TASK TO CARRY OUT: Please repeat, exactly and with nothing added, the lines running from the line that contains "cad_parts[node].hide_render = cad_parts[node].hide_viewport" to the line that contains "return np.exp(-(((x - centre)", both lines included.

DATA EXCERPT:
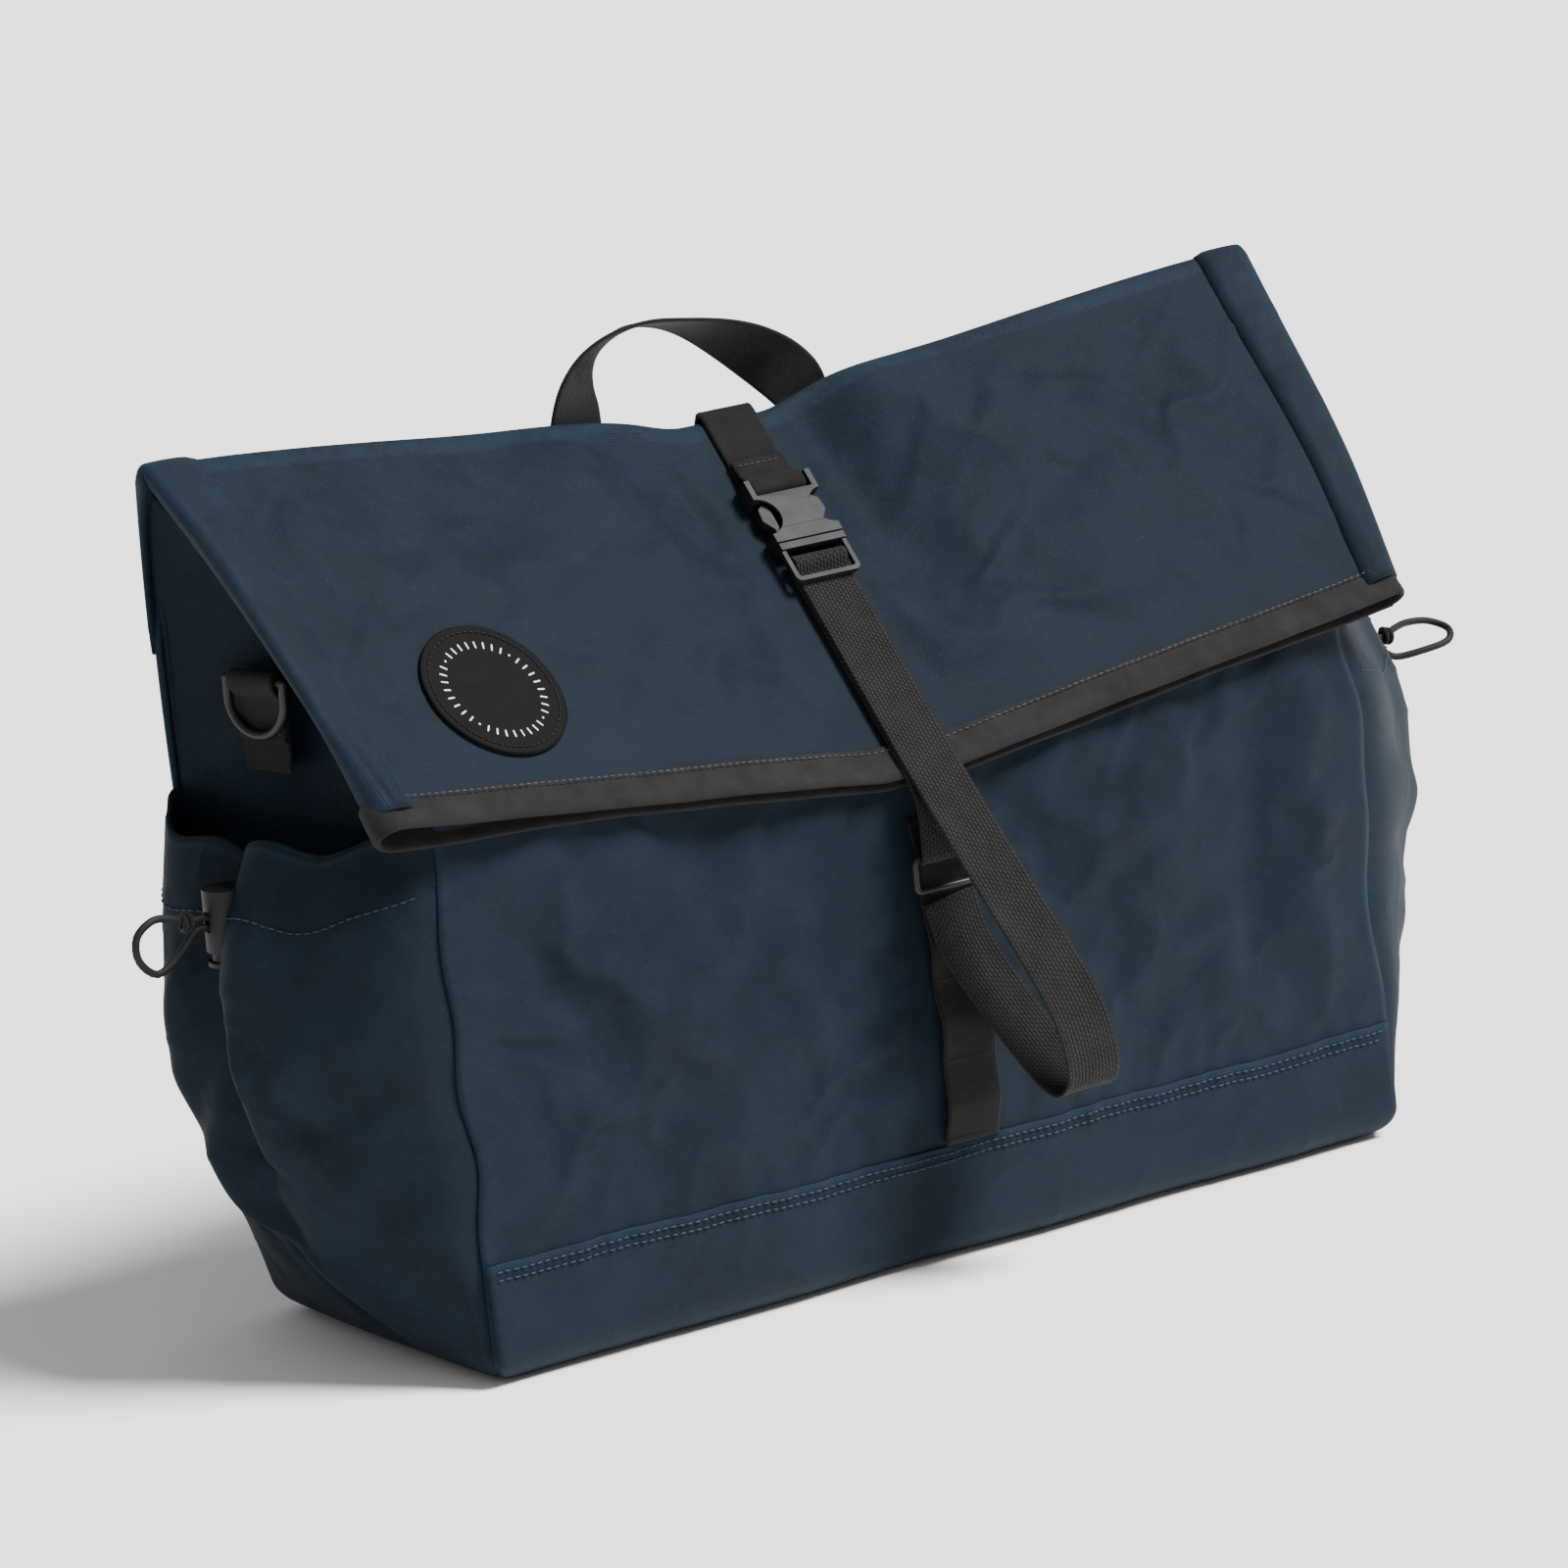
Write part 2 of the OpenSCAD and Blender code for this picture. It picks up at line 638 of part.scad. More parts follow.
// The adjuster is one strip: from its sewn end at the hook, down round the slack loop, up into the
// ladder lock, over the middle bar, back under itself down the slope and round the hook.
slack_route = [
    [strap_x, -75.6, 146], [strap_x + 3, -80, 128], [strap_x + 10, -90, 108],
    [strap_x + 17, -101, 90], [strap_x + 22, -111, 77], [strap_x + 25, -119, 72],
    [strap_x + 26, -126, 76], [strap_x + 25, -128, 88], [strap_x + 21, -126, 106],
    [strap_x + 14, -118, 128], [strap_x + 7, -105, 152], [strap_x + 2, -90, 175]
];
hook_y = -75;
hook_z = 163;
hook_wire = 2.6;

module adjuster_strap() {
    r = bar_d / 2 + web_t / 2 + 0.35;
    h_b = buckle_mid + 0.8;
    hook_r = hook_wire / 2 + web_t / 2 + 0.3;
    line = concat(
        smooth(slack_route, 3),
        [for (s = [slope_len - 8, slope_len - 30, 130, bar_c_s + 12, bar_c_s + 3])
            slope_point(s, tail_h + 0.1)],
        [slope_point(bar_c_s - 1.5, tail_h + 0.3)],
        [for (a = [-15:30:165]) slope_point(bar_b_s + r * cos(a), h_b + r * sin(a))],
        [slope_point(bar_b_s - 2.8, h_b - 2), slope_point(bar_b_s - 0.4, load_h + 0.5)],
        [for (s = [bar_b_s + 4, bar_c_s + 10, 130, slope_len - 30, slope_len - 8, slope_len - 1])
            slope_point(s, load_h)],
        [[strap_x, hook_y - 0.4, 186], [strap_x, hook_y - 2, 178], [strap_x, hook_y - hook_r, 169]],
        [for (a = [180:30:330]) [strap_x, hook_y + hook_r * cos(a), hook_z + hook_r * sin(a)]]
    );
    color(web_black) webbing(line, flat_across(line));
}

// A closed wire frame with round corners: the load ribbon turns round its top bar.
module strap_hook() {
    half = web_w / 2 + 2.2;
    frame_h = 13;
    bend = 2.4;
    color(steel) translate([strap_x, hook_y, hook_z]) rotate([-2.6, 0, 0]) {
        for (z = [0, -frame_h]) translate([bend - half, 0, z]) rotate([0, 90, 0])
            cylinder(h = 2 * (half - bend), d = hook_wire, $fn = 32);
        for (x = [-half, half]) translate([x, 0, bend - frame_h])
            cylinder(h = frame_h - 2 * bend, d = hook_wire, $fn = 32);
        for (turn = [0, 180], side = [0, 1]) translate([0, 0, -frame_h / 2]) rotate([0, turn, 0])
            mirror([side, 0, 0]) translate([half - bend, 0, frame_h / 2 - bend]) intersection() {
                rotate([90, 0, 0]) rotate_extrude($fn = 64) translate([bend, 0])
                    circle(d = hook_wire, $fn = 32);
                translate([0, -5, 0]) cube([10, 10, 10]);
            }
    }
}

// Tape sewn down the front, standing off between its bartacks as hooking loops.
module daisy_tape() {
    loop_pitch = 32;
    low = band_h + 1;
    steps = 48;
    line = [for (i = [0:steps]) let (z = mix(low, daisy_top, i / steps))
        [strap_x + 2, front_y(z) - front_swell(0, z, front_top(0)) - 0.5 - web_t / 2
            - 1.6 * pow(sin(180 * (z - low) / loop_pitch), 2), z]];
    color(web_black) webbing(line, flat_across(line));
}

// ---- Grab handle ----

handle_z = 314;
handle_half = 54;

module handle_anchors() {
    line = [for (z = [handle_z - 34, handle_z - 18, handle_z - 2.2])
        [0, back_y(z) + 0.3 + web_t / 2, z]];
    color(web_black) for (side = [-1, 1]) translate([handle_x + side * handle_half, 0, 0])
        webbing(line, flat_across(line));
}

// The handle stands up from its anchors and twists edge-on as it crosses the top.
handle_pivot_y = back_y(handle_z) + 3.4;
handle_route = [
    [-handle_half, 0, 1], [-53, 0.3, 12], [-50, 1.2, 24], [-43, 2.6, 34], [-32, 3.6, 41],
    [-18, 4.2, 44], [-3, 4.2, 42], [12, 3.8, 37], [27, 3, 29], [41, 1.6, 19], [51, 0.4, 9],
    [handle_half, 0, 1]
];

module grab_handle() {
    line = [for (p = smooth(handle_route, 3)) p + [handle_x, handle_pivot_y, handle_z]];
    last = len(line) - 1;
    across = [for (i = [0:last])
        let (twist = 78 * pow(sin(180 * i / last), 2), flat = unit(cross(heading(line, i), [0, -1, 0])))
        flat * cos(twist) + [0, 1, 0] * sin(twist)];
    color(web_black) webbing(line, across);
}

base_panel();
front_panel();
back_panel();
left_gusset();
right_side() left_gusset();  // right_gusset
front_band();
base_board();
back_pad();
inner_sleeve();
front_lining();
left_pocket();
right_side() left_pocket();  // right_pocket
left_pocket_hem();
right_side() left_pocket_hem();  // right_pocket_hem
left_hem_elastic();
right_side() left_hem_elastic();  // right_hem_elastic
left_cord();
right_cord();
left_cord_knot();
right_side() left_cord_knot();  // right_cord_knot
left_lock_barrel();
right_side() left_lock_barrel();  // right_lock_barrel
left_lock_plunger();
right_side() left_lock_plunger();  // right_lock_plunger
left_lock_spring();
right_side() left_lock_spring();  // right_lock_spring
left_ring_tab();
right_side() left_ring_tab();  // right_ring_tab
left_d_ring();
right_side() left_d_ring();  // right_d_ring
flap_outer();
flap_inner();
flap_left_edge();
right_side() flap_left_edge();  // flap_right_edge
outer_binding();
inner_binding();
left_binding();
right_side() left_binding();  // right_binding
round_patch();
top_strap();
buckle_female();
buckle_male();
left_prong();
right_prong();
adjuster_strap();
strap_hook();
daisy_tape();
strap_anchor();
handle_anchors();
grab_handle();
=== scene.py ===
"""Looks of the fold-top messenger bag: waxed cloth, webbing, cords and hardware on the CAD frame.

Lengths are in millimetres, as in part.scad, until new_piece() and its kin write them out in metres.
"""

import math

import bpy
import numpy as np
from mathutils import Matrix, Vector


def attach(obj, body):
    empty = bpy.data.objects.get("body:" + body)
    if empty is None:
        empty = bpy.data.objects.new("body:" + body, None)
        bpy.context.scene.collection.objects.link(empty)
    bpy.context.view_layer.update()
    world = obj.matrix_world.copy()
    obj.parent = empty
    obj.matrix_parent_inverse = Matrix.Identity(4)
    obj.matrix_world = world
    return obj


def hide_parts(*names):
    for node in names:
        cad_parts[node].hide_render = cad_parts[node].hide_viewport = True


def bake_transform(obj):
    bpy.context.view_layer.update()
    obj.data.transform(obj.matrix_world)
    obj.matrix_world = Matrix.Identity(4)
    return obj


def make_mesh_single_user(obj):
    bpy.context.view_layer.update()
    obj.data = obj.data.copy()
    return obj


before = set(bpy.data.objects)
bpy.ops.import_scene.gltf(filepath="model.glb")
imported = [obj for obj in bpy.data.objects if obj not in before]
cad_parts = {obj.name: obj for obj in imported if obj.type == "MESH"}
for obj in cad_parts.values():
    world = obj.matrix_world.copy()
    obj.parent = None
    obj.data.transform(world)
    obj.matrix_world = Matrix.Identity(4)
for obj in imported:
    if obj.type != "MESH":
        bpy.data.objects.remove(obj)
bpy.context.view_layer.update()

MM = 0.001

# ---- Dimensions shared with part.scad ----

BASE_W, BASE_D, TOP_W, FOLD_H = 432, 150, 520, 347
CLOTH, BELLY, POCKET_SWELL = 1.4, 6, 46
FLAP_W, FLAP_H, FOLD_DIP, STRAP_DIP, EDGE_DIP, FLAP_SWELL = 476, 223, 18, 9, 29, 5
BINDING_W, WEB_W, WEB_T, BUCKLE_S = 15, 25, 1.6, 42.5
POCKET_H, HEM_H, CORD_D = 205, 27, 3
STRAP_X, HANDLE_X = 3, -9
FRONT_LEAN, BACK_LEAN, BAND_H = 0.07, 0.05, 47
STRIP_FOLD, STRIP_EDGE, STRAP_FLAT = 20, 12, 17
FOLD_Y, EDGE_Y = BASE_D / 2 - BACK_LEAN * FOLD_H, -68
PATCH_R, PATCH_X, PATCH_V = 28.5, -168, 0.3
SEWN = 0.9  # webbing that is sewn on stands this far off the cloth
DAISY_TOP = 176
LOCK_X, LOCK_Y, LOCK_Z, STRAND = -269, 6, 180, 2
RING_X, RING_Y, RING_Z, RING_TURN = -238.4, 22, 263, 16
TUCK_Z = 190
SEAM_FOLD, SEAM_EDGE = TOP_W / 2 - STRIP_FOLD, FLAP_W / 2 - STRIP_EDGE
KNOT_X = LOCK_X - 17


def mix(a, b, t):
    return a + (b - a) * t


def smooth(t):
    t = np.clip(t, 0, 1)
    return t * t * (3 - 2 * t)


def bell(x, centre, width):
    return np.exp(-(((x - centre) / width) ** 2))


def front_y(z):
    return -BASE_D / 2 + FRONT_LEAN * z


def back_y(z):
    return BASE_D / 2 - BACK_LEAN * z


def back_half(z):
    return mix(BASE_W / 2 + 6, TOP_W / 2, 1 - (1 - z / FOLD_H) ** 2)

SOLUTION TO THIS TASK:
        cad_parts[node].hide_render = cad_parts[node].hide_viewport = True


def bake_transform(obj):
    bpy.context.view_layer.update()
    obj.data.transform(obj.matrix_world)
    obj.matrix_world = Matrix.Identity(4)
    return obj


def make_mesh_single_user(obj):
    bpy.context.view_layer.update()
    obj.data = obj.data.copy()
    return obj


before = set(bpy.data.objects)
bpy.ops.import_scene.gltf(filepath="model.glb")
imported = [obj for obj in bpy.data.objects if obj not in before]
cad_parts = {obj.name: obj for obj in imported if obj.type == "MESH"}
for obj in cad_parts.values():
    world = obj.matrix_world.copy()
    obj.parent = None
    obj.data.transform(world)
    obj.matrix_world = Matrix.Identity(4)
for obj in imported:
    if obj.type != "MESH":
        bpy.data.objects.remove(obj)
bpy.context.view_layer.update()

MM = 0.001

# ---- Dimensions shared with part.scad ----

BASE_W, BASE_D, TOP_W, FOLD_H = 432, 150, 520, 347
CLOTH, BELLY, POCKET_SWELL = 1.4, 6, 46
FLAP_W, FLAP_H, FOLD_DIP, STRAP_DIP, EDGE_DIP, FLAP_SWELL = 476, 223, 18, 9, 29, 5
BINDING_W, WEB_W, WEB_T, BUCKLE_S = 15, 25, 1.6, 42.5
POCKET_H, HEM_H, CORD_D = 205, 27, 3
STRAP_X, HANDLE_X = 3, -9
FRONT_LEAN, BACK_LEAN, BAND_H = 0.07, 0.05, 47
STRIP_FOLD, STRIP_EDGE, STRAP_FLAT = 20, 12, 17
FOLD_Y, EDGE_Y = BASE_D / 2 - BACK_LEAN * FOLD_H, -68
PATCH_R, PATCH_X, PATCH_V = 28.5, -168, 0.3
SEWN = 0.9  # webbing that is sewn on stands this far off the cloth
DAISY_TOP = 176
LOCK_X, LOCK_Y, LOCK_Z, STRAND = -269, 6, 180, 2
RING_X, RING_Y, RING_Z, RING_TURN = -238.4, 22, 263, 16
TUCK_Z = 190
SEAM_FOLD, SEAM_EDGE = TOP_W / 2 - STRIP_FOLD, FLAP_W / 2 - STRIP_EDGE
KNOT_X = LOCK_X - 17


def mix(a, b, t):
    return a + (b - a) * t


def smooth(t):
    t = np.clip(t, 0, 1)
    return t * t * (3 - 2 * t)


def bell(x, centre, width):
    return np.exp(-(((x - centre) / width) ** 2))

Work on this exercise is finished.